____ Source records

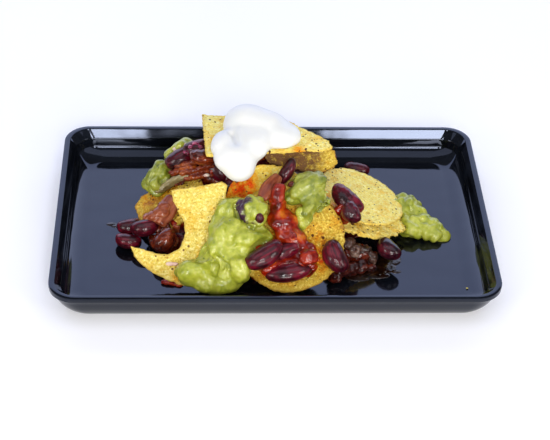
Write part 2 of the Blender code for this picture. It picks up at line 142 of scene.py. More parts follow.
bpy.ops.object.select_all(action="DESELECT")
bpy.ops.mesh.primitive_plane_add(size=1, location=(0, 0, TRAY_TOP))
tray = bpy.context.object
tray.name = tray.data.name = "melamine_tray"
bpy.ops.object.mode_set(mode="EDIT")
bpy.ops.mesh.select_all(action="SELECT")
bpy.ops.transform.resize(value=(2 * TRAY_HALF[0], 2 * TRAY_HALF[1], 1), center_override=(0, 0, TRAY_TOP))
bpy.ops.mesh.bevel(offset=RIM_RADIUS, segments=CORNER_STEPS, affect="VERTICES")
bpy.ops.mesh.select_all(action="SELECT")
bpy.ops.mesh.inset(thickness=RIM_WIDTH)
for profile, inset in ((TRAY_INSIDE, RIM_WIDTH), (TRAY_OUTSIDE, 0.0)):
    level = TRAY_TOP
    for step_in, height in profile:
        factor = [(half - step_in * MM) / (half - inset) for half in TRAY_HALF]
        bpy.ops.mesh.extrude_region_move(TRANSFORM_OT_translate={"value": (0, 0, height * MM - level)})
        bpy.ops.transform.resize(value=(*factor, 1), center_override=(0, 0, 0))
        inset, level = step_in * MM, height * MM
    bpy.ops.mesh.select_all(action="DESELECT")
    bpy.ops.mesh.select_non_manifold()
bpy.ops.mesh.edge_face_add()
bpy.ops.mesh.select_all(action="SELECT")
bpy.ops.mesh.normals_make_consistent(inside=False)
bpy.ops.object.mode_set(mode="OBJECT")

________
____ Source records

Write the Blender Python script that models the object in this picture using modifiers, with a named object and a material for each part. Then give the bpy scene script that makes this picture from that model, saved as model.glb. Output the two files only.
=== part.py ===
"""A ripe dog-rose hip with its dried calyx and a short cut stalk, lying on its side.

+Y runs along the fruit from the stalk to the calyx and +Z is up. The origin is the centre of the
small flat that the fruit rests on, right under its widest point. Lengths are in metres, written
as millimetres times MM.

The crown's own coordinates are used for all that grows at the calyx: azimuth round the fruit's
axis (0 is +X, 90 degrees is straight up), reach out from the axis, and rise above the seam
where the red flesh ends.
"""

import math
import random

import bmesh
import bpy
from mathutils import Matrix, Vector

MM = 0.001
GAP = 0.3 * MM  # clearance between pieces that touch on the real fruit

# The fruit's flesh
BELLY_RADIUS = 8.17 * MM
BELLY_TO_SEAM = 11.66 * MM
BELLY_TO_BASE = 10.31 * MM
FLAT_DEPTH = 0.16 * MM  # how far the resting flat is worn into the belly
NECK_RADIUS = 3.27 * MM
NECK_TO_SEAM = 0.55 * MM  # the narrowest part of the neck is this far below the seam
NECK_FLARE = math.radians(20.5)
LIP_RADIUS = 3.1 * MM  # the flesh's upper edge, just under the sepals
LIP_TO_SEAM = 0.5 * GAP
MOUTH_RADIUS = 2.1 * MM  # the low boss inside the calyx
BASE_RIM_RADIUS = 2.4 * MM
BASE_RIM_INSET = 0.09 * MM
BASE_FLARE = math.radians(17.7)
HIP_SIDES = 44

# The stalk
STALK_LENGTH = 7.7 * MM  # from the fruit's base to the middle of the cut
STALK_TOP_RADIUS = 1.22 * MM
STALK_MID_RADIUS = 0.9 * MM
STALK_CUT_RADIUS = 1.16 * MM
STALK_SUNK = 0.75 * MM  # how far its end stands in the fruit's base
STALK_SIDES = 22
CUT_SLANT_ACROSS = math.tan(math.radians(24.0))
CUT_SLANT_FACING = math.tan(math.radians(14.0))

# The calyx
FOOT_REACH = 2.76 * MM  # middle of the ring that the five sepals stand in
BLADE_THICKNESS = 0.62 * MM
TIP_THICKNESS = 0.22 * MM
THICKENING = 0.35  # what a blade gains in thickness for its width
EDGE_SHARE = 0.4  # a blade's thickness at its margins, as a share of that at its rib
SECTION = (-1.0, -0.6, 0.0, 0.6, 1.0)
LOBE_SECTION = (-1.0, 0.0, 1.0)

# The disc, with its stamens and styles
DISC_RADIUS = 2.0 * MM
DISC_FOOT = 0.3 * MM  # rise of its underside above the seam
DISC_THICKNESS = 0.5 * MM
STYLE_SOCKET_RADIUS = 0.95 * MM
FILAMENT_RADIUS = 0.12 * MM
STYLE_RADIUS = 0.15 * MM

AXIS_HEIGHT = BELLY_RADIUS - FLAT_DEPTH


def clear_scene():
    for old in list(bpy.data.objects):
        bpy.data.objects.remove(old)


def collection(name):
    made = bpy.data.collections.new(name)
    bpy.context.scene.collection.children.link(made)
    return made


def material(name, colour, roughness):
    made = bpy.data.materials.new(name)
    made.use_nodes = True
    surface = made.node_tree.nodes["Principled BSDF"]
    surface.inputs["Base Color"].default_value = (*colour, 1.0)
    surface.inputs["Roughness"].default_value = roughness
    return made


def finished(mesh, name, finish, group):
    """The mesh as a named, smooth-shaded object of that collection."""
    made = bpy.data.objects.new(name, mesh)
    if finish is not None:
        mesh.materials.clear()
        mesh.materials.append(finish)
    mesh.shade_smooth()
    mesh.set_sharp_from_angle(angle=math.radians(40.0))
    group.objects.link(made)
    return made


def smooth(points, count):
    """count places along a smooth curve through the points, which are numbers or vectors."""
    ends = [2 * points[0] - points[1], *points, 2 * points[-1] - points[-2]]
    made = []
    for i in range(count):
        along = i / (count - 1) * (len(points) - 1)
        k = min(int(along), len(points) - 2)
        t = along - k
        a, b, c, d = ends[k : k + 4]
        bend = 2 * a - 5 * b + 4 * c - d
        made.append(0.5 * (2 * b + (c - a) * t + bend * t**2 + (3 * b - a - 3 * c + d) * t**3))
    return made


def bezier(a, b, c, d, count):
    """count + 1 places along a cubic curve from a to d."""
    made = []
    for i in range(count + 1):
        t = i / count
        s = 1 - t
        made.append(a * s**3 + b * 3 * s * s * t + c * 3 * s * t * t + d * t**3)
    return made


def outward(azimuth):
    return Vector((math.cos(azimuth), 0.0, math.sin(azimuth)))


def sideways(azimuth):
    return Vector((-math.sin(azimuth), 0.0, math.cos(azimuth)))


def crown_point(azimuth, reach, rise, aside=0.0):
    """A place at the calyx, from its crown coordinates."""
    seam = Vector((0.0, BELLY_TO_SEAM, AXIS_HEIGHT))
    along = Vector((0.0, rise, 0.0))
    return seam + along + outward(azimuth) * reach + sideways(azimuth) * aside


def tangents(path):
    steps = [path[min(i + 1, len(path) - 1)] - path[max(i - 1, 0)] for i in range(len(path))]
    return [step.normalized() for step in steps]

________

To be done: Within the listing above, locate the line containing "Write the Blender" and the line containing "as millimetres times MM.". Reproduce those two lines and all lines between them exactly, with nothing added.

Task solution:
Write the Blender Python script that models the object in this picture using modifiers, with a named object and a material for each part. Then give the bpy scene script that makes this picture from that model, saved as model.glb. Output the two files only.
=== part.py ===
"""A ripe dog-rose hip with its dried calyx and a short cut stalk, lying on its side.

+Y runs along the fruit from the stalk to the calyx and +Z is up. The origin is the centre of the
small flat that the fruit rests on, right under its widest point. Lengths are in metres, written
as millimetres times MM.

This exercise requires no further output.